6. A method in accordance with any one of claims 1 to 5, wherein after the formation of a metal oxide at a raised temperature the sensor element is subjected to a tempering step at a temperature below that of oxidation.

7. A method in accordance with claim 3, wherein the copper phthalocyanine is oxidised at a temperature of about 400"C.

8. A gas sensor element prepared by the method of claim 1 and including on said support member a gas-sensitive layer containing said metal oxide and having a porus structure.

9. A gas sensor element in accordance with claim 8 and containing copper oxide.

10. A gas sensor element in accordance with claim 9 and containing also a residue of carbon.

11. A gas sensor element in accordance with any one of claims 8 to 10, wherein said support member is provided with said electrical contacts.

12. A gas sensor element in accordance with any one of claims 8 to 11, wherein said support member has the form of a flat plate.

13. A gas sensor element in accordance with any one of claims 8 to 11, wherein said support member has the form of a tube, upon the outer surface of which is applied the layer formed from the organic metal compound and the interior of which contains a heating device.

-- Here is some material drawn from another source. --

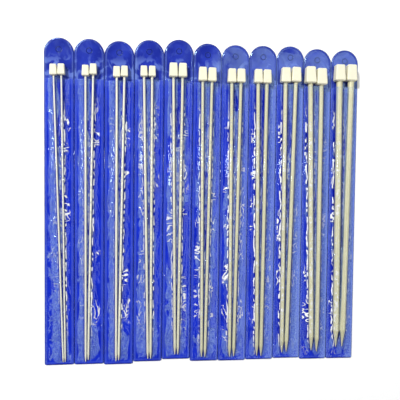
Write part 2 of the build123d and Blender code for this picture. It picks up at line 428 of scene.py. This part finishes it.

14. A gas sensor element in accordance with any one of claims 1 to 13 when used for the detection of carbon monoxide.

15. A gas sensor element in accordance with any one of claims 8 to 13 when used for the detection of carbon monoxide formed in a process of combustion.

16. A fire alarm device mcorporating a gas sensor element in accordance with any one of claims 8 to 13.

17. A fire alarm device in accordance with claim 16 and further including an evaluation circuit arranged to yield an alarm signal upon a predetermined change in the resistance of the gas sensor element.

18. A gas sensor element in accordance with any one of claims 8 to 13 when used to measure the carbon monoxide content of exhaust gases of an internal combustion engine.

19. A method for the production of a gas sensor element in accordance with claim 1 and substantially as herein described.

20. A gas sensor element produced by the method of any one of claims 1 to 7 or 19.